I think that the Americans are fully aware of what their responsibilities in that area are. They are there assisting at the moment by reason of a call which came from the South Vietnam Government. If the campaign which is being conducted by the North Vietnamese were to cease, the American intervention would no longer be required.

Is my hon. Friend aware that some of us think that the Americans are doing a great deal to help against very serious Communist penetration in South-East Asia in what they are doing in South Vietnam?

It is quite clear that what is taking place in South Vietnam now is a calculated Communist take-over bid.

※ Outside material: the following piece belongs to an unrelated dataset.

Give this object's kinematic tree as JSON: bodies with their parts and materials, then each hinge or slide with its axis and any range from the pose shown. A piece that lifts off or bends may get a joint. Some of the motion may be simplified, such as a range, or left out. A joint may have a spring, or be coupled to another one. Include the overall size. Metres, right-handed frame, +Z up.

Will the hon. Gentleman tell the House what, in the opinion of Her Majesty's Government, the oppressed and impoverished people of this country are to do while great Powers thousands of miles away play with their fortunes and their future for ideological considerations of their own?

As I have said, I cannot agree with the view frequently expressed in some quarters of the House that what is happening in South Vietnam is the action of an oppressed rebel minority. In fact, it is quite clearly directed and assisted from North Vietnam.


asked the Lord Privy Seal whether, in view of the participation of United States pilots and ground staff in military operations conducted by South Vietnam Government forces against South Vietnam guerrillas, he will, as co-chairman, reconvene the Geneva Conference on Vietnam and propose bringing the situation before the Security Council as a threat to peace.

Is the hon. Gentleman aware that American armed intervention in Southern Vietnam, whatever may be the allegations concerning North Vietnam help or otherwise to Southern Vietnam, is contrary to the Charter and might involve us in war? Will not the hon. Gentleman at least give the same warning that Mr. Eden, as he then was, gave to Mr. Dulles over Dienbien-phu, that, if American military action in Vietnam results in war with China, we will dissociate ourselves from such a war and will refuse to be involved in it?

As I have said before, there is no agreement between the two co-Chairmen as to what is the cause of the conflict which is taking place in South Vietnam. In our view, the next step is for the International Control Commission to report to the co-Chairmen.